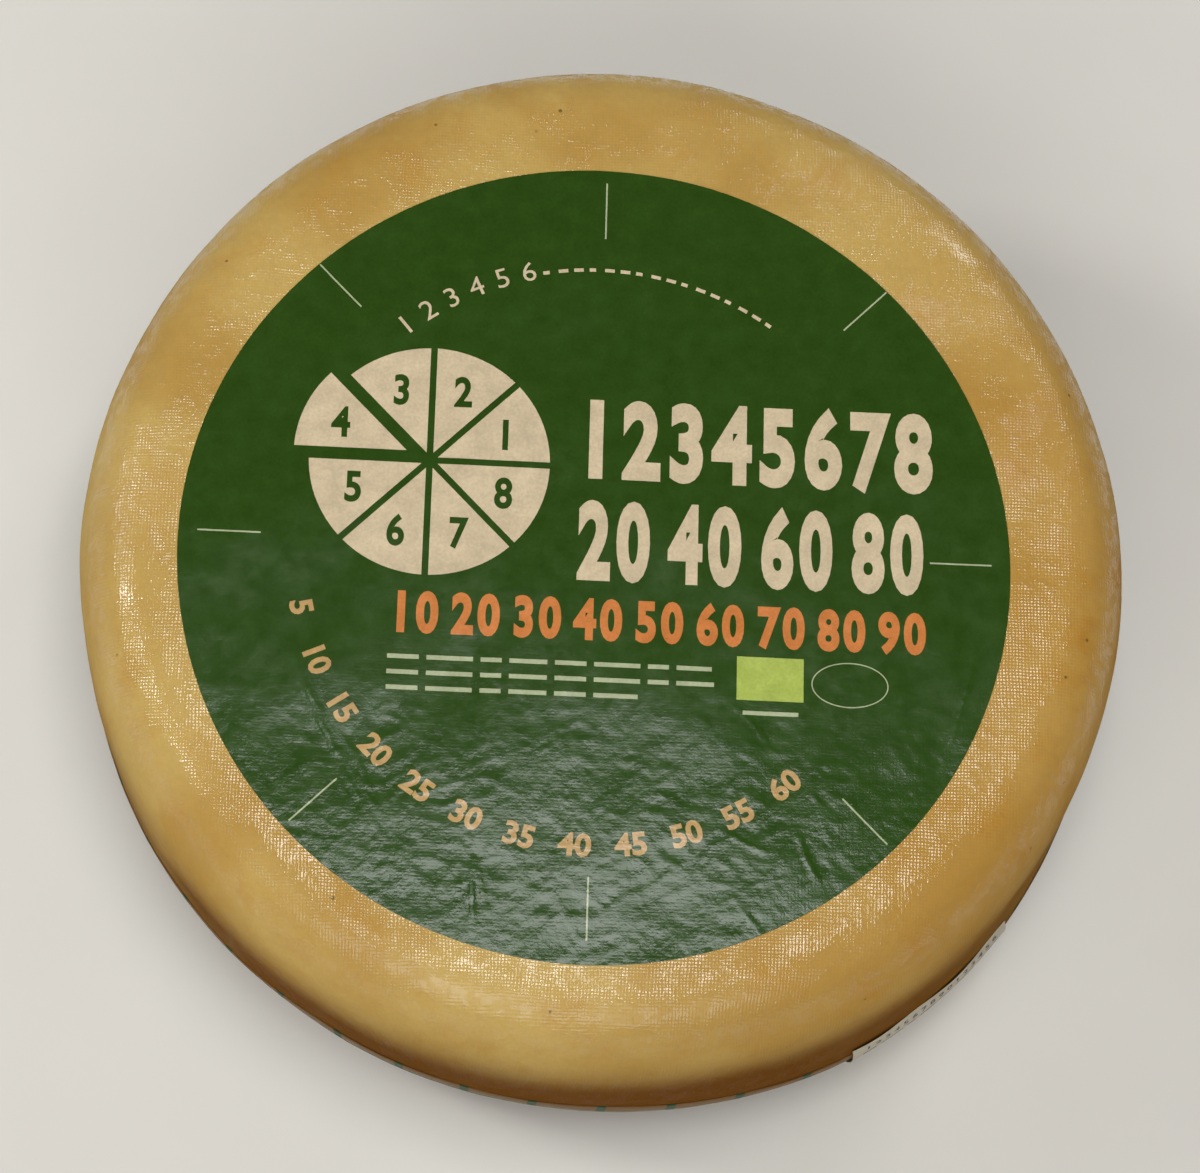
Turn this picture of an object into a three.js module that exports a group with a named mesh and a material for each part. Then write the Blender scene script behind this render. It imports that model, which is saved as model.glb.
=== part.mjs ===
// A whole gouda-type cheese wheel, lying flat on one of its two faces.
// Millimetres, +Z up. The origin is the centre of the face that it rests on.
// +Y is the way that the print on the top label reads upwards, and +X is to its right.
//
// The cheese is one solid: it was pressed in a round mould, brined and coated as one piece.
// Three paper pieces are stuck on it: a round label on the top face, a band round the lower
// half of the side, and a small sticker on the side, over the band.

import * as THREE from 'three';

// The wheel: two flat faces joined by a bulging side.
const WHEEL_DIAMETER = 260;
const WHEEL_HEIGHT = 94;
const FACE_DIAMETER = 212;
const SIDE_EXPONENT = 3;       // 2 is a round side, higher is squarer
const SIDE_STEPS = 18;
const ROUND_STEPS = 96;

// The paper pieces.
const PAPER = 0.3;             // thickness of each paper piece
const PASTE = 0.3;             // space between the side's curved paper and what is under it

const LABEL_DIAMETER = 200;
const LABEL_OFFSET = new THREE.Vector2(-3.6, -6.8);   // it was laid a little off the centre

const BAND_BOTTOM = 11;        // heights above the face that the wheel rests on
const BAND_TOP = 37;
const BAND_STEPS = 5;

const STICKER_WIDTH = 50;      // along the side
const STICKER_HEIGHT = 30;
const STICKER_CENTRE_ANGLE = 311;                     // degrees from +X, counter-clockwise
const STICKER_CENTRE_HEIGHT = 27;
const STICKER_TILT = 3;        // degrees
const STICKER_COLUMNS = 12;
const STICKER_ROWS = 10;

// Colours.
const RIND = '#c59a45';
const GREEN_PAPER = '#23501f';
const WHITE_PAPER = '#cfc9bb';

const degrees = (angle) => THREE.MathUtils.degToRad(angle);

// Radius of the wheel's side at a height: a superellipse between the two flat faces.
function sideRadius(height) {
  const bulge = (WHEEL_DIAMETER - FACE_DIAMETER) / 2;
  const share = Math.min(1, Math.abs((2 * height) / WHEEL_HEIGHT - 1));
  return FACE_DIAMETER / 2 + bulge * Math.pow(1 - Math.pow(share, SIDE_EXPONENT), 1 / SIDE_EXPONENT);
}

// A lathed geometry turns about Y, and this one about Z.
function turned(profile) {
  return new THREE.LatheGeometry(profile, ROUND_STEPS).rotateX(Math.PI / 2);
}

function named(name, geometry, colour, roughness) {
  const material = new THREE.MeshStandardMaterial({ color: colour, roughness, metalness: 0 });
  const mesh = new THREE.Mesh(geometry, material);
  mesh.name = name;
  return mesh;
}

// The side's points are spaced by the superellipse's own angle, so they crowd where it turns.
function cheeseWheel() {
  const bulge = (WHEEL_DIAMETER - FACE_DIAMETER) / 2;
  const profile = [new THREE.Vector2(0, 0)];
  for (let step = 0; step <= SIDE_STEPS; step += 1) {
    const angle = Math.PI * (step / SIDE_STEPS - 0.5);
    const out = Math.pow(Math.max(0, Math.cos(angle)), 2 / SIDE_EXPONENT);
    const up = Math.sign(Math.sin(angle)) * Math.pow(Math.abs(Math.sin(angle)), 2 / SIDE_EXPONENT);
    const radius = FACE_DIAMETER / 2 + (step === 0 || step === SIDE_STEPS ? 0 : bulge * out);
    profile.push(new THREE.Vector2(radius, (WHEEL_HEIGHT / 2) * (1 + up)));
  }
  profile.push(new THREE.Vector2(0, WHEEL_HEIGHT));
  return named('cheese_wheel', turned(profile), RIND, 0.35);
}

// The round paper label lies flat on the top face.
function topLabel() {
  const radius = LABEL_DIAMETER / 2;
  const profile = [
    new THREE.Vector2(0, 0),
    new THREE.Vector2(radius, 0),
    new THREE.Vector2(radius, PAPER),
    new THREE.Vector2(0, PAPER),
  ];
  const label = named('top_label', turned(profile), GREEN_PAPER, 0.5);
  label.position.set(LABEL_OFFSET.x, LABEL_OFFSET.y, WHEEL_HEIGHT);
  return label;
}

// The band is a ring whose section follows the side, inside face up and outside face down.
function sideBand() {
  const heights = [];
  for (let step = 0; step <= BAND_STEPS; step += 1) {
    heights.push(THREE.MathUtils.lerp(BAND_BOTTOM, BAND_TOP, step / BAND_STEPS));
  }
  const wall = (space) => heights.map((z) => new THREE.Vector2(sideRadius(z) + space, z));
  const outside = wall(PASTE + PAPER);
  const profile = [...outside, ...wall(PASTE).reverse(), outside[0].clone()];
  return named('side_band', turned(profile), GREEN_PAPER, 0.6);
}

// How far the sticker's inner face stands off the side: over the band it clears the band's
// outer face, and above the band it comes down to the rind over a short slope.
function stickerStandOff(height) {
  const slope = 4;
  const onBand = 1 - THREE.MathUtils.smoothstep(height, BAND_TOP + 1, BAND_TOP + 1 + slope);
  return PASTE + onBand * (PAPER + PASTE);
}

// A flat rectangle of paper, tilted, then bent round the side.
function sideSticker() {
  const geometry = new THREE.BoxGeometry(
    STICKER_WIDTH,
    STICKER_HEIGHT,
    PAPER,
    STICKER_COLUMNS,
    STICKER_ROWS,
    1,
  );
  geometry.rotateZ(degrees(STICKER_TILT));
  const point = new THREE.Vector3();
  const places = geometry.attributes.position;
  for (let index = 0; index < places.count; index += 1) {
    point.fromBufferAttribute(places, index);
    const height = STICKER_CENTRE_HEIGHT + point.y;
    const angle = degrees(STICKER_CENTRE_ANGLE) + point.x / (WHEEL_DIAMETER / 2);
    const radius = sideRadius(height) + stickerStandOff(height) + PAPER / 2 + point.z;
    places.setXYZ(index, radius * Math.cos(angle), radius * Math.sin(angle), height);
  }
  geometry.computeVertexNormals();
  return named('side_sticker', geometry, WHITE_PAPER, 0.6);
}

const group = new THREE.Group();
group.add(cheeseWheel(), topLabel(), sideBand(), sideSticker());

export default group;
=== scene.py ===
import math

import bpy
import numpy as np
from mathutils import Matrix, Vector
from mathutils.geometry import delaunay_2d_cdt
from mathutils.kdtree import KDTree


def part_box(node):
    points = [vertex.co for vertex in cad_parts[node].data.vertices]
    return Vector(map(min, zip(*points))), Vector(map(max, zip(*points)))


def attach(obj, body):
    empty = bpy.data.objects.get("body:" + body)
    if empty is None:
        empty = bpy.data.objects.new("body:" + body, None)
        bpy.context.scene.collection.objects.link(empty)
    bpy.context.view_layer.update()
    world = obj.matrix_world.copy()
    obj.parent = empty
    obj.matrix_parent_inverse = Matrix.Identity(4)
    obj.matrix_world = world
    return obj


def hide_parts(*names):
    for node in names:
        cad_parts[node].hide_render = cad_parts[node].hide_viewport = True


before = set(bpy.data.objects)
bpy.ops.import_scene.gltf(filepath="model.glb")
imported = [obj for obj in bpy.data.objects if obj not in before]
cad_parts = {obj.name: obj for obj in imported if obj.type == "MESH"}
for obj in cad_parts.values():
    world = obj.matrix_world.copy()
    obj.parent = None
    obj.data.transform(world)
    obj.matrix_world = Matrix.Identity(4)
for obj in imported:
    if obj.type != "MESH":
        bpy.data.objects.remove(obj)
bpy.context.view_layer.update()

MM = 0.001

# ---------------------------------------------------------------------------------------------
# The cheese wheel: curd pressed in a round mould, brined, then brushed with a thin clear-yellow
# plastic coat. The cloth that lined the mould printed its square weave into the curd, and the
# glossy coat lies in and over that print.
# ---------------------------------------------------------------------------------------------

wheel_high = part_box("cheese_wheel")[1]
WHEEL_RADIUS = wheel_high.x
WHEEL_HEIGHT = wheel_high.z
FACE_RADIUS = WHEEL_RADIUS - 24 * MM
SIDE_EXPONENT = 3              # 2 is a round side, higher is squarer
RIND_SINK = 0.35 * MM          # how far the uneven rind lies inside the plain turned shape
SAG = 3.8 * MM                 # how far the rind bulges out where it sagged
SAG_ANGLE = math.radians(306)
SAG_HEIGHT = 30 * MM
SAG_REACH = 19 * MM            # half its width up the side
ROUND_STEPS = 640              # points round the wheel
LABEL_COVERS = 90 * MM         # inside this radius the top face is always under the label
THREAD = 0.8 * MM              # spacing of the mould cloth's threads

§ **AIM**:
Print from the first line through the line that contains "const degrees = (angle)", please, including both, and leave out every line outside that stretch.

§ **RESPONSE**:
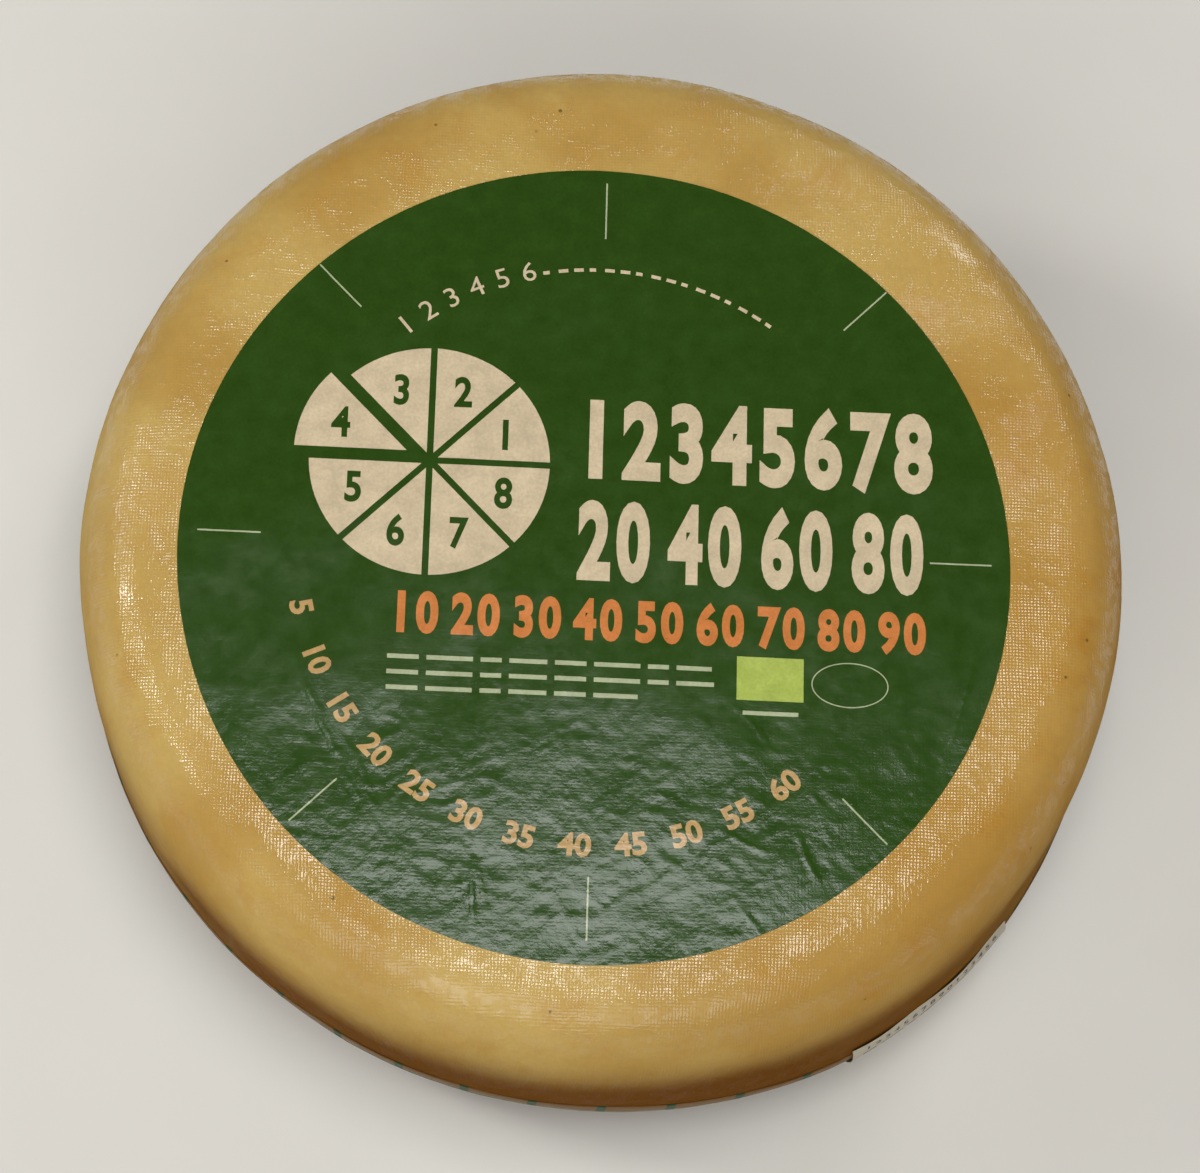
Turn this picture of an object into a three.js module that exports a group with a named mesh and a material for each part. Then write the Blender scene script behind this render. It imports that model, which is saved as model.glb.
=== part.mjs ===
// A whole gouda-type cheese wheel, lying flat on one of its two faces.
// Millimetres, +Z up. The origin is the centre of the face that it rests on.
// +Y is the way that the print on the top label reads upwards, and +X is to its right.
//
// The cheese is one solid: it was pressed in a round mould, brined and coated as one piece.
// Three paper pieces are stuck on it: a round label on the top face, a band round the lower
// half of the side, and a small sticker on the side, over the band.

import * as THREE from 'three';

// The wheel: two flat faces joined by a bulging side.
const WHEEL_DIAMETER = 260;
const WHEEL_HEIGHT = 94;
const FACE_DIAMETER = 212;
const SIDE_EXPONENT = 3;       // 2 is a round side, higher is squarer
const SIDE_STEPS = 18;
const ROUND_STEPS = 96;

// The paper pieces.
const PAPER = 0.3;             // thickness of each paper piece
const PASTE = 0.3;             // space between the side's curved paper and what is under it

const LABEL_DIAMETER = 200;
const LABEL_OFFSET = new THREE.Vector2(-3.6, -6.8);   // it was laid a little off the centre

const BAND_BOTTOM = 11;        // heights above the face that the wheel rests on
const BAND_TOP = 37;
const BAND_STEPS = 5;

const STICKER_WIDTH = 50;      // along the side
const STICKER_HEIGHT = 30;
const STICKER_CENTRE_ANGLE = 311;                     // degrees from +X, counter-clockwise
const STICKER_CENTRE_HEIGHT = 27;
const STICKER_TILT = 3;        // degrees
const STICKER_COLUMNS = 12;
const STICKER_ROWS = 10;

// Colours.
const RIND = '#c59a45';
const GREEN_PAPER = '#23501f';
const WHITE_PAPER = '#cfc9bb';

const degrees = (angle) => THREE.MathUtils.degToRad(angle);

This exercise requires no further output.